Because Wizards can do so much so well, their roles are numerous and varied. However, in a typical party the Wizard's primary functions are as a Blaster, Striker, and Utility Caster.
Wizard Class Features
Hit Points: d6 hit points is the lowest in the game. Fortunately Intelligence is the only ability which Wizards strictly need, so you can afford a decent Constitution score.
Saves: Intelligence saves are very rare, and proficiency in Wisdom saves won't help much if your Wisdom is terrible.
Proficiencies: Wizard's weapons are pitiful, but can be easily replaced by cantrips. Unfortunately Wizards only get two skills.
Spellcasting: Wizards are the king of spellcasters. They can do everything; kill stuff, charm stuff, solve problems, gather information, travel, whatever. If you can imagine doing it with magic, a Wizard can do it. Except healing. They can't really do that.

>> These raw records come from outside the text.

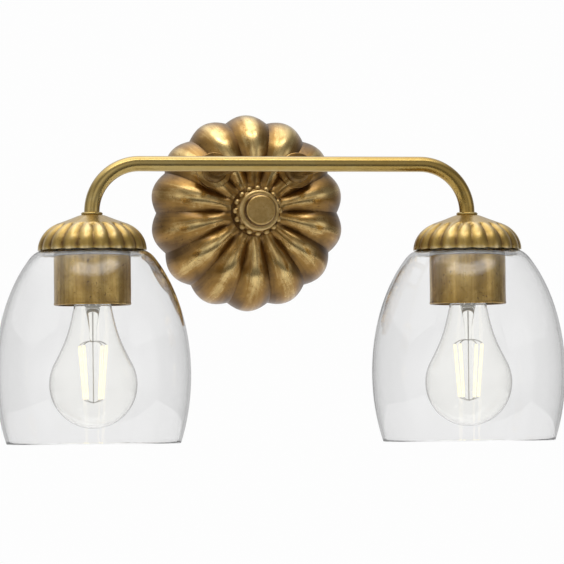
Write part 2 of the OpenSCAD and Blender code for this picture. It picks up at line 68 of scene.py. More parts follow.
lamp_x = {side: middle(f"arm_collar_{side}").x for side in SIDES}
lamp_y = middle("arm_collar_left").y
tube_r = lamp_y - low("arm_tube").y
bar_z = high("arm_tube").z - tube_r
bend_end = high("arm_collar_left").z
bend_r = bar_z - bend_end
post_x = high("post_right").x - (high("post_right").z - low("post_right").z) / 2
post_r = (high("post_right").z - low("post_right").z) / 2
collar_back = -high("post_collars").y
collar_front = -low("post_collars").y
plate_r = high("backplate").z
seat_h = -high("beaded_rosette").y
rosette_front = -low("beaded_rosette").y
knob_front = -low("cap_nut_knob").y
cap_r = (high("fluted_cap_left").x - low("fluted_cap_left").x) / 2
cap_low, cap_high = low("fluted_cap_left").z, high("fluted_cap_left").z
shade_r = (high("glass_shade_left").y - low("glass_shade_left").y) / 2
rim_z, neck_z = low("glass_shade_left").z, high("glass_shade_left").z
cup_low, cup_high = low("socket_cup_left").z, high("socket_cup_left").z
bulb_low = low("bulb_glass_left").z
bulb_r = (high("bulb_glass_left").y - low("bulb_glass_left").y) / 2
base_low = low("bulb_base_left").z
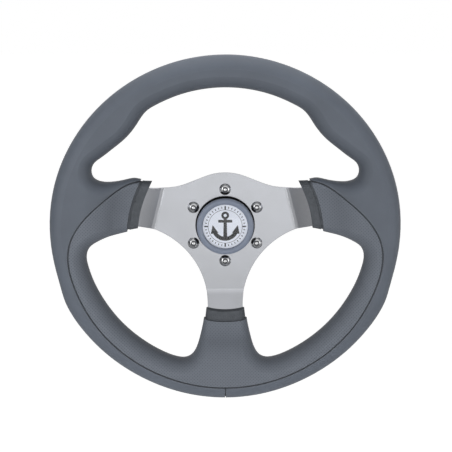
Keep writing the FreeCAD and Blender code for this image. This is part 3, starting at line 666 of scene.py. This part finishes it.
def make_lamp(name, way, distance, width, height, power, mirrored=True):
    """A soft box turned to the middle of the rim, hidden from camera and refracted rays."""
    lamp = bpy.data.lights.new(name, "AREA")
    lamp.shape = "RECTANGLE"
    lamp.size = width
    lamp.size_y = height
    lamp.energy = power
    place = bpy.data.objects.new(name, lamp)
    bpy.context.scene.collection.objects.link(place)
    away = Vector(way).normalized()
    place.location = RIM_CENTRE + away * distance
    place.rotation_euler = away.to_track_quat("Z", "Y").to_euler()
    place.visible_camera = False
    place.visible_glossy = mirrored
    place.visible_transmission = False


def make_lamps():
    make_lamp("front_panel", (-0.12, -1.0, 0.05), 2.2, 0.9, 0.9, 17.0, False)
    make_lamp("strip_left", (-0.42, -1.0, 0.0), 1.8, 0.12, 1.2, 2.0)
    make_lamp("strip_right", (0.42, -1.0, 0.0), 1.8, 0.12, 1.2, 2.0)
    make_lamp("soft_box_left", (-1.0, -0.7, 0.1), 1.6, 0.30, 1.3, 4.0)
    make_lamp("soft_box_right", (1.0, -0.42, -0.08), 1.6, 0.40, 1.3, 2.6)
    make_lamp("bounce_card", (0.0, -0.8, -0.52), 0.8, 1.3, 0.4, 1.8, False)
    make_lamp("top_strip", (0.0, 0.0, 1.0), 0.30, 0.50, 0.10, 0.35, False)


# Finishes for the pieces that keep their own shape

def finish_nodes():
    finishes = {
        "cover_smooth": grained_vinyl(),
        "cover_perforated": perforated_vinyl(),
        "grip_core": foam_skin(),
        "spoke_plate": satin_stainless(),
        "hub": turned_metal("dark_anodised_aluminium", "#2B2B2E", "#353538", 0.42, 0.3 * MM, 0.9),
        "rim_ring": turned_metal("zinc_plated_steel_rod", "#9A9C9E", "#A9ABAD", 0.38, 0.1 * MM),
        "cap_body": moulded_plastic("black_abs", "#0C0C0E", "#121214", 0.36, 0.3 * MM, 0.15),
        "cap_bezel": moulded_plastic("blue_grey_abs", "#757E8F", "#7B8496", 0.22, 0.3 * MM, 0.12),
        "badge_disc": moulded_plastic("silver_printed_film", "#DBDFE9", "#E0E4EE", 0.34,
                                      0.1 * MM, 0.1),
        "cap_o_ring": moulded_plastic("nitrile_rubber", "#131313", "#1A1A1A", 0.62, 0.1 * MM, 0.3),
    }
    for name, material in finishes.items():
        NODES[name].data.materials[0] = material


def main():
    make_camera()
    finish_nodes()
    make_screws()
    make_lens()
    make_badge_print()
    make_world()
    make_floor()
    make_lamps()
    bpy.context.scene.view_settings.view_transform = "Standard"


main()
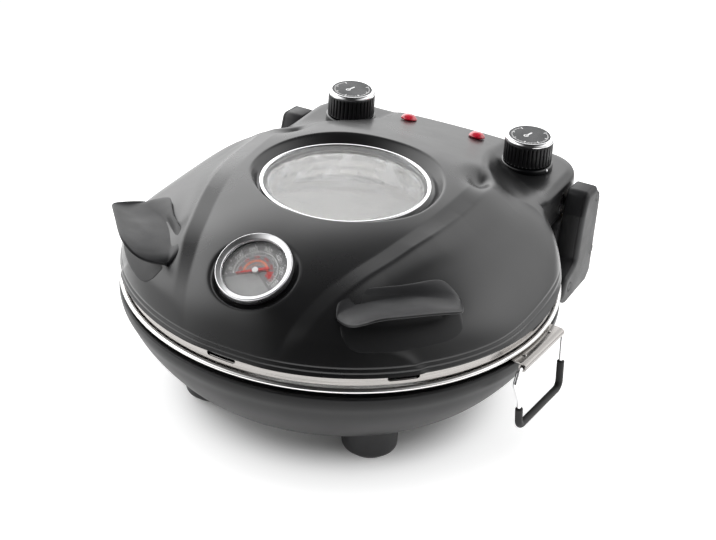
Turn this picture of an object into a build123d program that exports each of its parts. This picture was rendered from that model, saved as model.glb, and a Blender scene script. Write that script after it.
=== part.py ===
from build123d import *
import os
from math import sin, cos, tan, radians, degrees, atan2, hypot, sqrt, pi

os.makedirs("parts", exist_ok=True)

# ---------------------------------------------------------------------------
# Countertop pizza cooker with a hinged lid.  Millimetres, +Z up, front at -Y.
# Every point is first given about the centre of the round rim, then the whole
# model is moved by DY so that the middle of its bounding box is at Y = 0.
# ---------------------------------------------------------------------------

# driving dimensions ---------------------------------------------------------
DY = -18.0            # rim centre to middle of the bounding box

RIM_R = 172.0         # centre of the tray's rolled rim
RIM_TUBE = 1.6
RIM_Z = 98.9

BOWL_R = 174.0        # bowl, top edge
BOWL_TOP = 90.0
BOWL_T = 2.2
BOWL_BOTTOM = 19.0

FOOT_X, FOOT_Y = 70.5, 77.0
FOOT_R = 21.5
PAD_R = 16.5
PAD_H = 3.0

STONE_R, STONE_T = 149.5, 12.0
STONE_Z = 78.0

LID_R = 173.0         # lid shell, bottom edge
LID_Z = 110.2
LID_T = 2.2
BAND_R = 170.5        # steel band under the lid shell
BAND_Z0 = 102.0

REAR_HALF = 125.0     # rear housing of the lid, half width
REAR_Y = 210.0
REAR_Z0, REAR_Z1 = 112.6, 141.4
REAR_CORNER = 34.0

DECK_HALF = 52.0      # raised middle of the control deck
DECK_SLOPE = 0.297
SPINE_HALF = 60.0     # raised front panel that carries the gauge

WIN_R = 66.4          # window trim ring, outer radius
WIN_SEAT_Z = 170.5
WIN_TOP_Z = 175.6
GLASS_R = 64.2

GAUGE_C = (0.0, -137.6, 167.4)    # middle of the bezel's front face
GAUGE_TILT = 29.7                 # degrees, towards the front
GAUGE_R = 28.2

KNOB_X, KNOB_Y = 83.9, 170.8
KNOB_R = 20.5
KNOB_TOP = 169.4
KNOB_RIBS = 36
SHAFT_R = 3.0

LAMP_X, LAMP_Y = 32.5, 181.4

HINGE_Y, HINGE_Z = 180.0, 114.0
PIN_R = 4.0
PIN_CLEAR = 0.05
ARM_X0, ARM_X1 = 126.8, 146.0

TRAY_TURN = -5.5      # degrees that the round tray sits turned by
BAIL_U, BAIL_Z = 179.6, 92.6      # bail pivot: radius and height
BAIL_R = 1.5
BAIL_BOTTOM = 43.0
BAIL_HALF = 33.0
GRIP_R = 2.9

ELEMENT_R = 3.3
LOWER_ELEMENT_R, LOWER_ELEMENT_Z = 108.0, 66.0
UPPER_ELEMENT_R, UPPER_ELEMENT_Z = 112.0, 133.0


# helpers --------------------------------------------------------------------
def seg_edges(segs, x=None):
    out = []
    for kind, pts in segs:
        p = [(r, 0, z) for r, z in pts]
        if kind == "s":
            out.append(Spline(*p))
        else:
            for a, b in zip(p[:-1], p[1:]):
                out.append(Line(a, b))
    return out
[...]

Arcane Recovery: This provides a bit of sustainability to the Wizard which was missing in previous editions. Wizards were the biggest cause of the "five minute day", in which the Wizard would burn their biggest spells in the first encounter, then would be essentially useless unless the party immediately took a long rest. Arcane Recovery gives you the ability to recover your biggest spell slot (or several smaller ones), allowing you to continue at least through the first short rest without issue.
Arcane Tradition: See "Subclasses - Arcane Traditions", below.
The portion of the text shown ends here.